Milli gelir değişimi yani büyüme kavramı ekonominin en makro göstergesidir.
Ekonominin yarattığı gelirin artması refah adına önem taşıyan bir kriterdir.
Eğer nüfus değişimlerine uyumlu ve bireysel refahı tatminkar seviyelere yükselten bir milli gelir artışı gerçekleşmiyorsa o ekonomide konjonktürel ya da yapısal sorunlar var demektir.
Ancak, küreselleşen ekonomilerin birbirine dönük geçişkenleri arttıkça ülkelerin global gelişmelerden etkilenmesi de artık kaçınılmaz bir sonuç niteliği taşıyor!
Ve özellikle 2008’den sonraki yıllarda giderek artan dışsal etkiler, birçok ülkenin adapte olmaya çalıştığı argümanlar olarak tarih sayfalarındaki yerini aldı.
Sermaye akımlarının bol olduğu günler güneşli, paranın küresel çapta akmadığı zamanlarsa fırtınalıydı!
Özellikle gelişmekte olan ülkelerin dış şoklara daha açık halde olmaları, borçluluk ve cari açık gibi yapısal sorunların varlığından kaynaklanıyor.
Ama gelişmiş ülkelerin küreselleşmenin “nimeti” olarak yaşadığı tonlarca sorun olduğu da aşikar.
Kısacası herkes giderek daha fazla biçimde birbirine bağlı hale geliyor dünya ekonomisinde.
Rezerv para konumundaki doların küresel hakimiyeti ise bu bağımlılığın en önemli aktörü konumunda!
Tüm gayretlere rağmen gücünden pek de bir şey kaybetmeyen dolar adeta küresel çapta bir silah olarak dünyaya hükmediyor.
Ancak, ABD’nin kendi çıkarları küresel dengelerin de önemsenmesini gerektiriyor.
Öyle ki; Amerikan Merkez Bankası Fed, diğer ülkelerin de durumunu genel anlamda gözeterek faiz artırımını rolantiye almak zorunda kalmış görünüyor.
Yani güçlü görünümdeki Amerikan ekonomisine rağmen parasal sıkılaştırma konusunda ihtiyatlı davranıyor Fed yönetimi!
Elbette bu duruşun nedenleri arasında ABD Başkanı Donald Trump’ın verdiği mesajlar da önemli yer tutuyor.
Yine de 2019 dünya ekonomisi için iyimser bir görünüm vermekten uzak.

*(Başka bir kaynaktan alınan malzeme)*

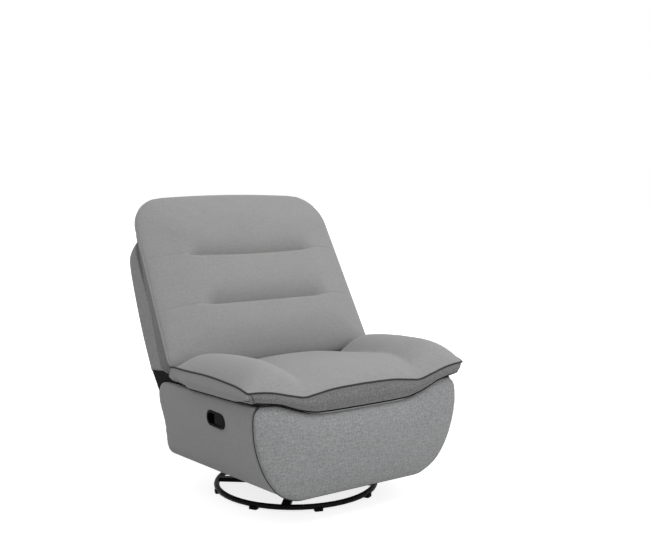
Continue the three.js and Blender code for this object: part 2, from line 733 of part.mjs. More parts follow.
// Footrest bracket: an ear with the pin, and a foot screwed to the board.
function restBracket(side) {
  const boardY = boardFrontY + boardThick + gap;
  const tall = 5 * linkRadius;
  const outline = roundedOutline([[boardY, restPivot.z - tall], [boardY + linkRadius, restPivot.z - tall],
    [restPivot.y + linkRadius, restPivot.z - linkRadius], [restPivot.y + linkRadius, restPivot.z + linkRadius],
    [boardY + linkRadius, restPivot.z + tall], [boardY, restPivot.z + tall]], plateThick);
  const inner = layerX(1);
  const ear = plateYZ(outline, side, inner, inner + plateThick);
  const footWide = 2 * linkRadius;
  const [low, high] = side > 0 ? [inner - footWide, inner + plateThick]
    : [-inner - plateThick, -inner + footWide];
  const foot = block(low, high, boardY, boardY + plateThick, restPivot.z - tall + plateThick,
    restPivot.z + tall - plateThick);
  return join(ear, foot, ...pivotPin(side, inner + plateThick, restPivot, plateThick));
}

// Side wall of the tub.
function tubWall(side) {
  const outer = tubLine(0);
  const inner = tubLine(tubThick).reverse();
  const wall = new THREE.Shape([...outer, ...inner].map((p) => new THREE.Vector2(side * p.x, p.y)));
  const long = plateXZ(wall, tubFrontY, tubRearTopY);
  const outline = roundedOutline([[tubFrontY, tubFootZ - overrun], [tubRearFootY, tubFootZ - overrun],
    [tubRearTopY, tubTopRearZ], [tubFrontY, tubTopFrontZ]],
  [0, tubFootRound, tubRearRound, linkRadius]);
  return common(long, plateYZ(outline, side, 0, tubHalf + tubThick));
}

// A board across the chair, shaped at its ends to the inside of the tub.
function crossBoard(nearY, farY, lowZ, highZ) {
  const right = tubLine(tubThick + gap);
  const left = right.map((point) => new THREE.Vector2(-point.x, point.y)).reverse();
  const hollow = plateXZ(new THREE.Shape([...right, ...left]), nearY, farY);
  return common(hollow, block(-tubHalf, tubHalf, nearY - overrun, farY + overrun, lowZ, highZ));
}

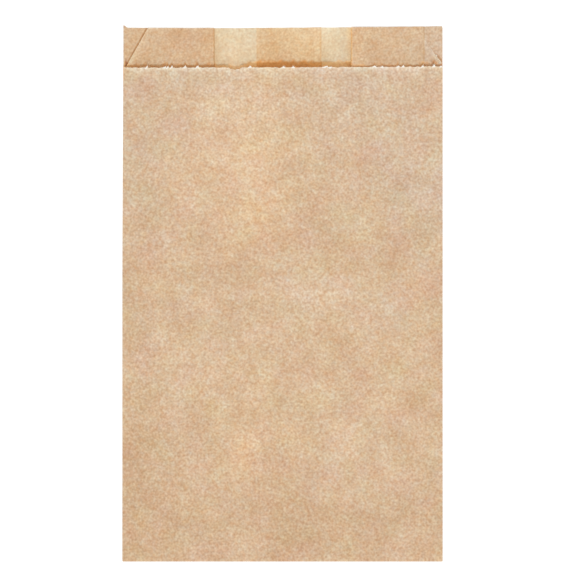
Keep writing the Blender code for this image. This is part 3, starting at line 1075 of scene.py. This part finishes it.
# %% Tints of the lines
# the crease line: darker from pressed fibres and from painted shade
CREASE_PRESS_AND_SHADE = (0.93, 0.84, 0.72, 1.0)
# painted light: the right crease's line and the back beside it are made paler
RIGHT_CREASE_PAINTED_LIGHT = (1.16, 1.06, 0.86, 1.0)
RIGHT_PAINTED_LIGHT = (1.14, 1.12, 1.05, 1.0)
SLANT_SHADOW_TINT = (0.76, 0.60, 0.46, 1.0)
CREASE_SHADE_TINT = (0.975, 0.925, 0.87, 1.0)
SEAM_PALE = (1.03, 1.07, 1.11, 1.0)
elsewhere = 1 - kraft.smooth(bag_x_mm, 28.0, 30.0) * (1 - kraft.smooth(bag_x_mm, 36.0, 38.0))
crease_press_shade_and_light = kraft.tint(elsewhere, RIGHT_CREASE_PAINTED_LIGHT, CREASE_PRESS_AND_SHADE)
colour = kraft.dyed(colour, creases, crease_press_shade_and_light)
colour = kraft.dyed(colour, crease_painted_shade, CREASE_SHADE_TINT)
colour = kraft.dyed(colour, right_painted_light, RIGHT_PAINTED_LIGHT)
colour = kraft.dyed(colour, slant_painted_shadow, SLANT_SHADOW_TINT)
colour = kraft.dyed(colour, seam_pale, SEAM_PALE)
print("nodes with the lines:", len(kraft.tree.nodes))

# %% [markdown]
# ## The pale rims and the painted warm shade inside
#
# The saw-toothed cut leaves fluffed fibres, so the paper pales over the last few millimetres before it.
# Inside the mouth the opposite happens: what light there is has come through the front panel or from the
# paper around it, so the shaded strip behind the cut is painted a deep orange brown, and darker in the
# left corner. Each torn tip adds a painted dark spike of shadow to that shade.

# %% Pale rims
RIM_SHARES = (0.20, 0.36, 0.50)
RIM_FADE = 1.7  # millimetres from the front panel's cut
SLANT_FADE = 0.9  # and from the slanted cuts
edge_mm = kraft.measured("to_edge") * (1 / MM)
front_rim = kraft.math("EXPONENT", edge_mm * (-1 / RIM_FADE)) * open_face
on_upper = band(ply, 1.9, 2.1, 0.1)
near_slants = 1 - band(bag_x_mm, -58.0, 69.5, 1.5)
slant_rim = kraft.math("EXPONENT", edge_mm * (-1 / SLANT_FADE)) * on_upper * near_slants
colour = kraft.toned(colour, front_rim + slant_rim, RIM_SHARES)
print("nodes with the rims:", len(kraft.tree.nodes))

# %% Torn tips, paler with a painted highlight, and the painted shadow spikes behind them
# Torn fibres are paler, and the near white at the tips is also a painted highlight where they catch the
# light.
TORN_PALE_AND_HIGHLIGHT = (0.95, 0.91, 0.83, 1.0)
# painted shadow: the dark spike that a torn tip throws on the gusset
SPIKE_SHADOW_TINT = (0.66, 0.50, 0.36, 1.0)  # where a torn tip shades the gusset
tip_highlight_and_spike_shade = kraft.measured("torn")
colour = kraft.tint(kraft.smooth(tip_highlight_and_spike_shade, 0.10, 0.45) * open_face, colour, TORN_PALE_AND_HIGHLIGHT)
spike_shadow = kraft.math("MINIMUM", kraft.math("MAXIMUM", tip_highlight_and_spike_shade * gusset, 0.0), 1.0)
colour = kraft.dyed(colour, spike_shadow, SPIKE_SHADOW_TINT)
print("nodes with the torn tips:", len(kraft.tree.nodes))

# %% Painted warm shade inside
# Painted shade: where the front panel keeps the light off, the paper is multiplied by these colours, in the
# warm tone of light that came through paper; the corner colour darkens the hollow at the left corner.
PAINTED_SHADE_SEAM = (1.17, 0.85, 0.50, 1.0)
PAINTED_SHADE_SINGLE = (1.37, 1.13, 0.82, 1.0)
PAINTED_SHADE_NICK = (1.50, 1.35, 1.10, 1.0)
PAINTED_SHADE_GUSSET = (1.12, 0.90, 0.66, 1.0)
PAINTED_SHADE_CORNER = (0.69, 0.49, 0.38, 1.0)
PAINTED_SHADE_RIGHT = (1.08, 0.87, 0.69, 1.0)
facing_up = kraft.smooth(kraft.part(kraft.add("TexCoord", output="Normal"), 2), 0.0, 0.3)
shade_mm = kraft.measured("from_shade") * (1 / MM) + spots[1] + spots[2]
# the painted shade's mask: the strip behind the front panel's cut, on faces that look up
painted_shade_mask = (1 - kraft.smooth(shade_mm, -1.2, 0.7)) * (1 - open_face) * facing_up
painted_shade_mask = painted_shade_mask * kraft.smooth(bag_y_mm, MOUTH_Y / MM - 12.0, MOUTH_Y / MM - 4.0)
painted_shade_tint = kraft.tint(on_back, PAINTED_SHADE_GUSSET, PAINTED_SHADE_SINGLE)
under_nick = (1 - kraft.smooth(abs(bag_x_mm - NICK_CENTRE / MM), 2.5, 5.0)) * on_back
painted_shade_tint = kraft.tint(under_nick, painted_shade_tint, PAINTED_SHADE_NICK)
painted_shade_tint = kraft.tint(lapped, painted_shade_tint, PAINTED_SHADE_SEAM)
painted_shade_tint = kraft.tint(kraft.smooth(bag_x_mm, 65.8, 66.4), painted_shade_tint, PAINTED_SHADE_RIGHT)
painted_shade_tint = kraft.tint(on_lower * (1 - kraft.smooth(bag_x_mm, -72.0, -71.0)), painted_shade_tint, PAINTED_SHADE_CORNER)
colour = kraft.dyed(colour, painted_shade_mask, painted_shade_tint)
print("nodes with the warm inside:", len(kraft.tree.nodes))

# %% [markdown]
# A few hundredths of a millimetre of bump and a slightly varying roughness finish the face.

# %% Surface of the paper
RELIEF = 0.06 * MM
PAPER_ROUGHNESS = 0.82
relief = spots[1] * 0.6 + spots[2] * 0.4
bump = kraft.add("Bump", sockets={"Strength": 0.2, "Distance": RELIEF, "Height": relief})
roughness = PAPER_ROUGHNESS + spots[3] * 0.2
shader = kraft.add(
    "BsdfPrincipled",
    sockets={"Base Color": colour, "Roughness": roughness, "Normal": bump, "Specular IOR Level": 0.2},
)
kraft.add("OutputMaterial", sockets={"Surface": shader})
sheet.data.materials.append(kraft.owner)
print("kraft nodes:", len(kraft.tree.nodes))

# %% Rim and fibres
DARK_RIM = (0.80, 0.68, 0.52, 1.0)
PALE_RIM = (0.95, 0.90, 0.80, 1.0)
rim = Finish(bpy.data.materials.new("cut kraft edge"))
rim_tone = rim.noise(rim.in_mm(rim.add("TexCoord", output="Object")), 2.0, detail=2.0)
rim_colour = rim.tint(rim_tone, DARK_RIM, PALE_RIM)
rim_shader = rim.add("BsdfPrincipled", sockets={"Base Color": rim_colour, "Roughness": 0.9})
rim.add("OutputMaterial", sockets={"Surface": rim_shader})
sheet.data.materials.append(rim.owner)
fibres.data.materials.append(rim.owner)
print("materials:", [material.name for material in sheet.data.materials])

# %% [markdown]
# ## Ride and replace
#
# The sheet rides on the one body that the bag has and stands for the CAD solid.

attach(sheet, "root")
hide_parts("paper_bag")
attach(fibres, "root")
print("declared a sheet of, mm:", round(ROUND_THE_TUBE / MM, 1), "by", round(BLANK_LENGTH / MM, 1))

# %% [markdown]
# ## Light and floor
#
# The photograph's light comes from beyond the bottom of the picture and a little from the right: the front
# panel throws a soft brown shadow up onto the lip. A sun seen as wide as a soft box gives that, and an
# even white world fills the rest. The floor shows pure white to the camera and keeps the bag's shadow.

# %% World
FILL = 0.70
WARM_WHITE = (1.06, 1.0, 0.93, 1.0)
room = Finish(bpy.data.worlds.new("white_room"))
fill_light = room.add("Background", sockets={"Color": WARM_WHITE, "Strength": FILL})
backdrop = room.add("Background", sockets={"Color": WHITE, "Strength": 1.0})
to_camera = room.add("LightPath", output="Is Camera Ray")
either = room.add("MixShader", sockets={0: to_camera, 1: fill_light, 2: backdrop})
room.add("OutputWorld", sockets={"Surface": either})
bpy.context.scene.world = room.owner
print("fill light:", FILL)

# %% Lamp
SUN_HEIGHT = math.radians(58)
SUN_TURN = math.radians(4)  # towards the right of the picture
SUN_WIDTH = math.radians(10)
SUN_SHARE = 0.30  # of the light on the floor
SUN_COLOUR = (0.87, 1.0, 1.14)
sun_data = bpy.data.lights.new("soft_box", "SUN")
sun_data.energy = SUN_SHARE * math.pi / math.sin(SUN_HEIGHT)
sun_data.angle = SUN_WIDTH
sun_data.color = SUN_COLOUR
sun = bpy.data.objects.new("soft_box", sun_data)
towards_right = math.sin(SUN_TURN) * math.cos(SUN_HEIGHT)
towards_bottom = math.cos(SUN_TURN) * math.cos(SUN_HEIGHT)
towards_lamp = Vector((towards_right, -towards_bottom, math.sin(SUN_HEIGHT)))
sun.rotation_mode = "QUATERNION"
sun.rotation_quaternion = towards_lamp.to_track_quat("Z", "Y")
sun.location = towards_lamp
bpy.context.scene.collection.objects.link(sun)
print("sun strength:", round(sun_data.energy, 2))

# %% Floor
FLOOR_HALF = 4.0
FLOOR_GAP = 0.1 * MM  # under the bag
floor_mesh = bpy.data.meshes.new("floor")
floor_bm = bmesh.new()
bmesh.ops.create_grid(floor_bm, x_segments=1, y_segments=1, size=FLOOR_HALF)
floor_bm.to_mesh(floor_mesh)
floor_bm.free()
floor = bpy.data.objects.new("floor", floor_mesh)
floor.location.z = -FLOOR_GAP
bpy.context.scene.collection.objects.link(floor)
print("floor width, m:", 2 * FLOOR_HALF)

# %% White of the floor
FLOOR_GREY = (0.80, 0.80, 0.80, 1.0)
FLOOR_GLOW = 0.40  # lifts the lit floor to white
table = Finish(bpy.data.materials.new("white table"))
surface = table.add("BsdfDiffuse", sockets={"Color": FLOOR_GREY})
glow = table.add("Emission", sockets={"Color": WHITE, "Strength": FLOOR_GLOW})
shown = table.add("LightPath", output="Is Camera Ray")
for ray in ("Is Glossy Ray", "Is Transmission Ray"):
    shown = table.math("MAXIMUM", shown, table.add("LightPath", output=ray))
glowing = table.add("AddShader", sockets={0: surface, 1: glow})
blended = table.add("MixShader", sockets={0: shown, 1: surface, 2: glowing})
table.add("OutputMaterial", sockets={"Surface": blended})
floor.data.materials.append(table.owner)
print("floor nodes:", len(table.tree.nodes))

# %% [markdown]
# ## Finish
#
# The picture uses the Standard view, which shows colours as written.

# %% Finish the scene
bpy.context.scene.view_settings.view_transform = "Standard"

Çünkü yavaşlama eğilimindeki küresel ticaret bir de Trump yüzünden savaşa sahne olmakta!
ABD-Çin ticaret savaşı şimdilik ateşkese sahne olsa da orta ve uzun vadede riskler barındırmaya devam ediyor.
Donald Trump’ın hedef almaya devam ettiği Avrupa Birliği gibi gölgeler de sırada bekliyor çatışma için.
Barış çabalarının ne zaman ve nasıl bir küresel ticaret dengesi yaratacağı ise belirsizliğini koruyor!
Avrupa tarafında Brexit de bir başka belirsizlik alanı olarak duruyor hala.
AB ve Çin’de büyüme konusunda yaşanan sıkıntılarsa zincirleme reaksiyonla bir yanda ABD’yi diğer yanda ise gelişmekte olan ülkeleri etkiliyor.
Doğru adımlar atılabilecek mi?
Hal böyle olunca Fed veya Avrupa Merkez Bankası ECB’nin olası bir sıkılaştırma adımı küresel çapta büyük sıkıntılara yol açabilir.
Dolayısıyla merkez bankaları adına çok ince ayarlarla gidilmesi gereken bir dönemden geçiyoruz.
Küresel büyüme tahminlerinin yüzde 3’ün altına doğru sarkmaya başladığı bugünlerde hemen her ülkenin derdi büyüme!
Daha doğrusu büyüyememe.
Bu nedenle fırsatını bulan merkez bankaları faiz indirimine yöneliyor.
Türkiye’nin de büyüme konusunda hem küresel hem de yapısal kaynaklı sorunları var.
Yüksek enflasyonun da etkisiyle azalan alım gücüyse vatandaşın sırtına ek yük bindirmekte!
Ve faizlerin aşırı yükü ne yazık ki hala çok yüksek.
Ama erken bir faiz artışı yapma şansımız da pek yok.
Çünkü borçluluk kaynaklı döviz kuru riski barındırıyor ekonomimiz.
Kısacası 2019’un çıkış için hazırlık yılı olabilmesi adına önce sabır şart.
Ve doğru adımların gelmesi için güçlü bir irade gerekiyor.